Extract the data exactly, missing nothing.
---
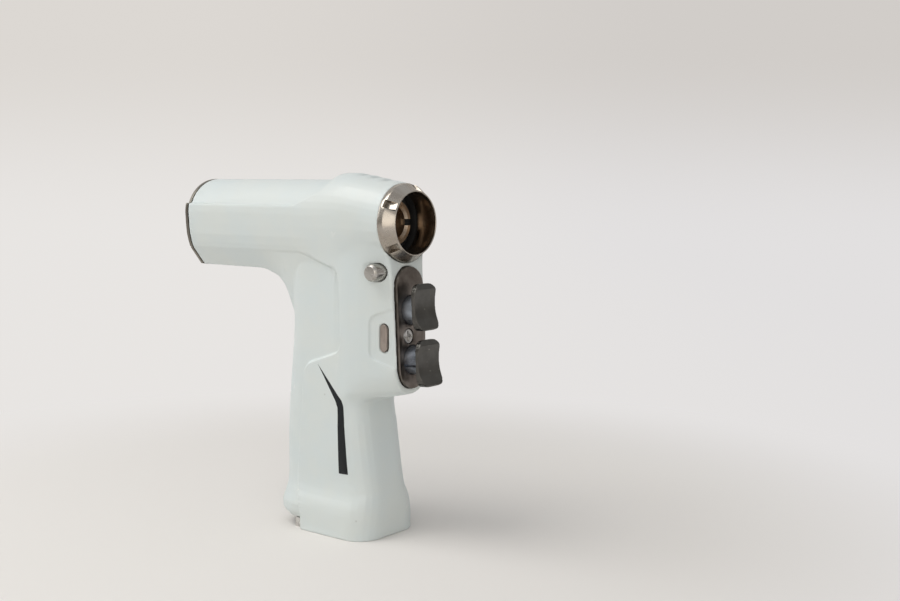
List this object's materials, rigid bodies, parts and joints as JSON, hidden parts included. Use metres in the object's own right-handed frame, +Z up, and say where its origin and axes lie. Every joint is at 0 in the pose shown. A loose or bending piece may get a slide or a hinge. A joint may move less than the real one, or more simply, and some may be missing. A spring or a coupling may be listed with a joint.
{
  "type": "surgical power drill",
  "caption": "Cordless pistol-grip surgical drill handpiece with sliding triggers, cannulated motor, planetary gearbox, nose socket for attachments and an open foot for a battery.",
  "frame": {"origin": "on the surface that the foot stands on, halfway between the rear cap and the tips of the triggers, in the middle plane", "axes": "+X forward along the drive axis out of the nose, +Y to the left of the person who holds it, +Z up"},
  "size_m": [0.1432, 0.041, 0.166],
  "materials": {
    "pale_enamel": "satin coat",
    "satin_steel": "satin",
    "silver_alloy": "satin",
    "warm_nickel": "satin plated",
    "dark_steel": "blackened satin",
    "paddle_grey": "blackened satin",
    "bronze": "satin",
    "gear_steel": "ground",
    "lamination": "bare laminated",
    "copper": "enamelled copper wire",
    "magnet": "plated magnet",
    "black_rubber": "matt",
    "black_plastic": "matt",
    "board_green": "coated circuit board",
    "contact_gold": "gold plated",
    "lead_red": "silicone sleeve"
  },
  "bodies": {
    "handpiece": {"housing": "pale_enamel", "rear_cap": "silver_alloy", "rear_cap_screw_1": "gear_steel", "rear_cap_screw_2": "gear_steel", "rear_cap_screw_3": "gear_steel", "rear_cap_screw_4": "gear_steel", "rear_cap_seal": "black_rubber", "nose_ring": "warm_nickel", "motor_stator": "lamination", "motor_windings": "copper", "rear_bearing": "gear_steel", "front_bearing": "gear_steel", "motor_end_plate": "silver_alloy", "motor_rear_plate": "silver_alloy", "spindle_bearing_rear": "gear_steel", "spindle_bearing_front": "gear_steel", "bearing_spacer": "satin_steel", "ring_gear": "gear_steel", "nose_seal": "black_rubber", "cannula_tube": "satin_steel", "trigger_plate": "dark_steel", "trigger_plate_screw": "satin_steel", "upper_trigger_bush": "bronze", "upper_trigger_spring": "gear_steel", "lower_trigger_bush": "bronze", "lower_trigger_spring": "gear_steel", "release_spring": "gear_steel", "trigger_frame": "black_plastic", "sensor_board": "board_green", "power_board": "board_green", "power_module": "silver_alloy", "motor_leads": "lead_red", "terminal_block": "black_plastic", "contact_blade_1": "contact_gold", "contact_blade_2": "contact_gold", "contact_blade_3": "contact_gold", "battery_rail_left": "satin_steel", "battery_rail_right": "satin_steel"},
    "rotor": {"rotor_shaft": "gear_steel", "rotor_magnet": "magnet"},
    "first_carrier": {"first_carrier": "gear_steel"},
    "first_planet_1": {"first_planet_1": "gear_steel"},
    "first_planet_2": {"first_planet_2": "gear_steel"},
    "first_planet_3": {"first_planet_3": "gear_steel"},
    "output_spindle": {"output_spindle": "bronze"},
    "second_planet_1": {"second_planet_1": "gear_steel"},
    "second_planet_2": {"second_planet_2": "gear_steel"},
    "second_planet_3": {"second_planet_3": "gear_steel"},
    "upper_trigger": {"upper_trigger": "paddle_grey", "upper_trigger_magnet": "magnet"},
    "lower_trigger": {"lower_trigger": "paddle_grey", "lower_trigger_magnet": "magnet"},
    "safety_slide": {"safety_slide": "bronze"},
    "release_button": {"release_button": "satin_steel"},
    "lock_pin": {"lock_pin": "gear_steel"}
  },
  "joints": [
    {"name": "rotor_spin", "type": "hinge", "parent": "handpiece", "child": "rotor", "pos_m": [0, 0, 0.1438], "axis": [1, 0, 0], "continuous": true},
    {"name": "first_carrier_spin", "type": "hinge", "parent": "handpiece", "child": "first_carrier", "pos_m": [0, 0, 0.1438], "axis": [1, 0, 0], "continuous": true},
    {"name": "first_planet_spin_1", "type": "hinge", "parent": "first_carrier", "child": "first_planet_1", "pos_m": [0, 0, 0.1348], "axis": [1, 0, 0], "continuous": true},
    {"name": "first_planet_spin_2", "type": "hinge", "parent": "first_carrier", "child": "first_planet_2", "pos_m": [0, 0.00779, 0.1483], "axis": [1, 0, 0], "continuous": true},
    {"name": "first_planet_spin_3", "type": "hinge", "parent": "first_carrier", "child": "first_planet_3", "pos_m": [0, -0.00779, 0.1483], "axis": [1, 0, 0], "continuous": true},
    {"name": "output_spindle_spin", "type": "hinge", "parent": "handpiece", "child": "output_spindle", "pos_m": [0, 0, 0.1438], "axis": [1, 0, 0], "continuous": true},
    {"name": "second_planet_spin_1", "type": "hinge", "parent": "output_spindle", "child": "second_planet_1", "pos_m": [0, 0, 0.1348], "axis": [1, 0, 0], "continuous": true},
    {"name": "second_planet_spin_2", "type": "hinge", "parent": "output_spindle", "child": "second_planet_2", "pos_m": [0, 0.00779, 0.1483], "axis": [1, 0, 0], "continuous": true},
    {"name": "second_planet_spin_3", "type": "hinge", "parent": "output_spindle", "child": "second_planet_3", "pos_m": [0, -0.00779, 0.1483], "axis": [1, 0, 0], "continuous": true},
    {"name": "upper_trigger_slide", "type": "slide", "parent": "handpiece", "child": "upper_trigger", "axis": [-0.9986, 0, -0.0523], "range_m": [0, 0.006], "stiffness_N_per_m": 600, "springref_m": -0.004, "deforming": ["upper_trigger_spring"]},
    {"name": "lower_trigger_slide", "type": "slide", "parent": "handpiece", "child": "lower_trigger", "axis": [-0.9986, 0, -0.0523], "range_m": [0, 0.006], "stiffness_N_per_m": 600, "springref_m": -0.004, "deforming": ["lower_trigger_spring"]},
    {"name": "safety_slide_shift", "type": "slide", "parent": "handpiece", "child": "safety_slide", "axis": [0, 1, 0], "range_m": [-0.003, 0]},
    {"name": "release_button_push", "type": "slide", "parent": "handpiece", "child": "release_button", "axis": [0, 1, 0], "range_m": [0, 0.004], "stiffness_N_per_m": 500, "springref_m": -0.002, "deforming": ["release_spring"]},
    {"name": "lock_pin_drop", "type": "slide", "parent": "handpiece", "child": "lock_pin", "axis": [0, 0, 1], "range_m": [-0.0015, 0]}
  ],
  "couplings": [
    {"joint": "first_carrier_spin", "follows": "rotor_spin", "ratio": 0.25},
    {"joint": "first_planet_spin_1", "follows": "rotor_spin", "ratio": -0.75},
    {"joint": "first_planet_spin_2", "follows": "rotor_spin", "ratio": -0.75},
    {"joint": "first_planet_spin_3", "follows": "rotor_spin", "ratio": -0.75},
    {"joint": "output_spindle_spin", "follows": "rotor_spin", "ratio": 0.0625},
    {"joint": "second_planet_spin_1", "follows": "rotor_spin", "ratio": -0.1875},
    {"joint": "second_planet_spin_2", "follows": "rotor_spin", "ratio": -0.1875},
    {"joint": "second_planet_spin_3", "follows": "rotor_spin", "ratio": -0.1875},
    {"joint": "lock_pin_drop", "follows": "release_button_push", "ratio": -0.375}
  ]
}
---
Result of this task.
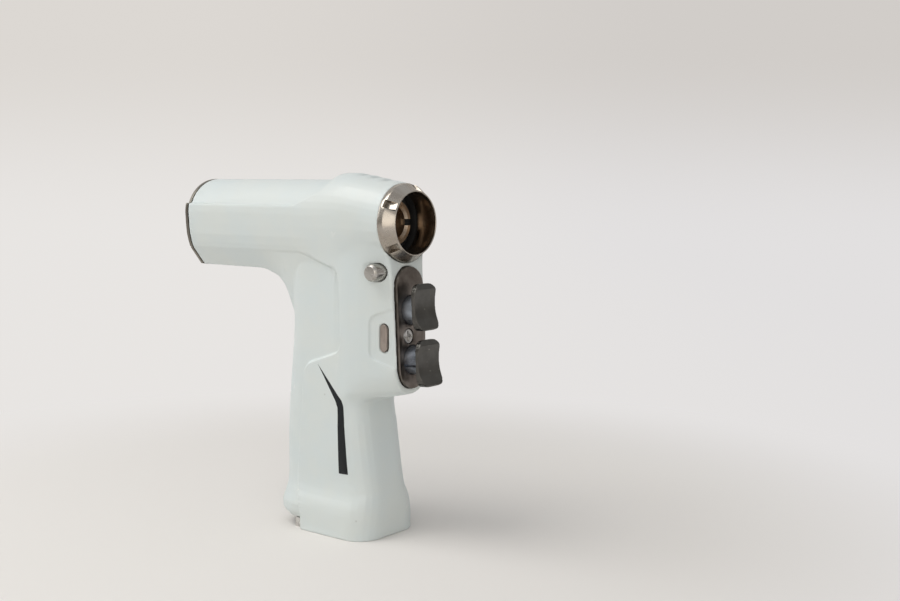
List this object's materials, rigid bodies, parts and joints as JSON, hidden parts included. Use metres in the object's own right-handed frame, +Z up, and say where its origin and axes lie. Every joint is at 0 in the pose shown. A loose or bending piece may get a slide or a hinge. A joint may move less than the real one, or more simply, and some may be missing. A spring or a coupling may be listed with a joint.
{
  "type": "surgical power drill",
  "caption": "Cordless pistol-grip surgical drill handpiece with sliding triggers, cannulated motor, planetary gearbox, nose socket for attachments and an open foot for a battery.",
  "frame": {"origin": "on the surface that the foot stands on, halfway between the rear cap and the tips of the triggers, in the middle plane", "axes": "+X forward along the drive axis out of the nose, +Y to the left of the person who holds it, +Z up"},
  "size_m": [0.1432, 0.041, 0.166],
  "materials": {
    "pale_enamel": "satin coat",
    "satin_steel": "satin",
    "silver_alloy": "satin",
    "warm_nickel": "satin plated",
    "dark_steel": "blackened satin",
    "paddle_grey": "blackened satin",
    "bronze": "satin",
    "gear_steel": "ground",
    "lamination": "bare laminated",
    "copper": "enamelled copper wire",
    "magnet": "plated magnet",
    "black_rubber": "matt",
    "black_plastic": "matt",
    "board_green": "coated circuit board",
    "contact_gold": "gold plated",
    "lead_red": "silicone sleeve"
  },
  "bodies": {
    "handpiece": {"housing": "pale_enamel", "rear_cap": "silver_alloy", "rear_cap_screw_1": "gear_steel", "rear_cap_screw_2": "gear_steel", "rear_cap_screw_3": "gear_steel", "rear_cap_screw_4": "gear_steel", "rear_cap_seal": "black_rubber", "nose_ring": "warm_nickel", "motor_stator": "lamination", "motor_windings": "copper", "rear_bearing": "gear_steel", "front_bearing": "gear_steel", "motor_end_plate": "silver_alloy", "motor_rear_plate": "silver_alloy", "spindle_bearing_rear": "gear_steel", "spindle_bearing_front": "gear_steel", "bearing_spacer": "satin_steel", "ring_gear": "gear_steel", "nose_seal": "black_rubber", "cannula_tube": "satin_steel", "trigger_plate": "dark_steel", "trigger_plate_screw": "satin_steel", "upper_trigger_bush": "bronze", "upper_trigger_spring": "gear_steel", "lower_trigger_bush": "bronze", "lower_trigger_spring": "gear_steel", "release_spring": "gear_steel", "trigger_frame": "black_plastic", "sensor_board": "board_green", "power_board": "board_green", "power_module": "silver_alloy", "motor_leads": "lead_red", "terminal_block": "black_plastic", "contact_blade_1": "contact_gold", "contact_blade_2": "contact_gold", "contact_blade_3": "contact_gold", "battery_rail_left": "satin_steel", "battery_rail_right": "satin_steel"},
    "rotor": {"rotor_shaft": "gear_steel", "rotor_magnet": "magnet"},
    "first_carrier": {"first_carrier": "gear_steel"},
    "first_planet_1": {"first_planet_1": "gear_steel"},
    "first_planet_2": {"first_planet_2": "gear_steel"},
    "first_planet_3": {"first_planet_3": "gear_steel"},
    "output_spindle": {"output_spindle": "bronze"},
    "second_planet_1": {"second_planet_1": "gear_steel"},
    "second_planet_2": {"second_planet_2": "gear_steel"},
    "second_planet_3": {"second_planet_3": "gear_steel"},
    "upper_trigger": {"upper_trigger": "paddle_grey", "upper_trigger_magnet": "magnet"},
    "lower_trigger": {"lower_trigger": "paddle_grey", "lower_trigger_magnet": "magnet"},
    "safety_slide": {"safety_slide": "bronze"},
    "release_button": {"release_button": "satin_steel"},
    "lock_pin": {"lock_pin": "gear_steel"}
  },
  "joints": [
    {"name": "rotor_spin", "type": "hinge", "parent": "handpiece", "child": "rotor", "pos_m": [0, 0, 0.1438], "axis": [1, 0, 0], "continuous": true},
    {"name": "first_carrier_spin", "type": "hinge", "parent": "handpiece", "child": "first_carrier", "pos_m": [0, 0, 0.1438], "axis": [1, 0, 0], "continuous": true},
    {"name": "first_planet_spin_1", "type": "hinge", "parent": "first_carrier", "child": "first_planet_1", "pos_m": [0, 0, 0.1348], "axis": [1, 0, 0], "continuous": true},
    {"name": "first_planet_spin_2", "type": "hinge", "parent": "first_carrier", "child": "first_planet_2", "pos_m": [0, 0.00779, 0.1483], "axis": [1, 0, 0], "continuous": true},
    {"name": "first_planet_spin_3", "type": "hinge", "parent": "first_carrier", "child": "first_planet_3", "pos_m": [0, -0.00779, 0.1483], "axis": [1, 0, 0], "continuous": true},
    {"name": "output_spindle_spin", "type": "hinge", "parent": "handpiece", "child": "output_spindle", "pos_m": [0, 0, 0.1438], "axis": [1, 0, 0], "continuous": true},
    {"name": "second_planet_spin_1", "type": "hinge", "parent": "output_spindle", "child": "second_planet_1", "pos_m": [0, 0, 0.1348], "axis": [1, 0, 0], "continuous": true},
    {"name": "second_planet_spin_2", "type": "hinge", "parent": "output_spindle", "child": "second_planet_2", "pos_m": [0, 0.00779, 0.1483], "axis": [1, 0, 0], "continuous": true},
    {"name": "second_planet_spin_3", "type": "hinge", "parent": "output_spindle", "child": "second_planet_3", "pos_m": [0, -0.00779, 0.1483], "axis": [1, 0, 0], "continuous": true},
    {"name": "upper_trigger_slide", "type": "slide", "parent": "handpiece", "child": "upper_trigger", "axis": [-0.9986, 0, -0.0523], "range_m": [0, 0.006], "stiffness_N_per_m": 600, "springref_m": -0.004, "deforming": ["upper_trigger_spring"]},
    {"name": "lower_trigger_slide", "type": "slide", "parent": "handpiece", "child": "lower_trigger", "axis": [-0.9986, 0, -0.0523], "range_m": [0, 0.006], "stiffness_N_per_m": 600, "springref_m": -0.004, "deforming": ["lower_trigger_spring"]},
    {"name": "safety_slide_shift", "type": "slide", "parent": "handpiece", "child": "safety_slide", "axis": [0, 1, 0], "range_m": [-0.003, 0]},
    {"name": "release_button_push", "type": "slide", "parent": "handpiece", "child": "release_button", "axis": [0, 1, 0], "range_m": [0, 0.004], "stiffness_N_per_m": 500, "springref_m": -0.002, "deforming": ["release_spring"]},
    {"name": "lock_pin_drop", "type": "slide", "parent": "handpiece", "child": "lock_pin", "axis": [0, 0, 1], "range_m": [-0.0015, 0]}
  ],
  "couplings": [
    {"joint": "first_carrier_spin", "follows": "rotor_spin", "ratio": 0.25},
    {"joint": "first_planet_spin_1", "follows": "rotor_spin", "ratio": -0.75},
    {"joint": "first_planet_spin_2", "follows": "rotor_spin", "ratio": -0.75},
    {"joint": "first_planet_spin_3", "follows": "rotor_spin", "ratio": -0.75},
    {"joint": "output_spindle_spin", "follows": "rotor_spin", "ratio": 0.0625},
    {"joint": "second_planet_spin_1", "follows": "rotor_spin", "ratio": -0.1875},
    {"joint": "second_planet_spin_2", "follows": "rotor_spin", "ratio": -0.1875},
    {"joint": "second_planet_spin_3", "follows": "rotor_spin", "ratio": -0.1875},
    {"joint": "lock_pin_drop", "follows": "release_button_push", "ratio": -0.375}
  ]
}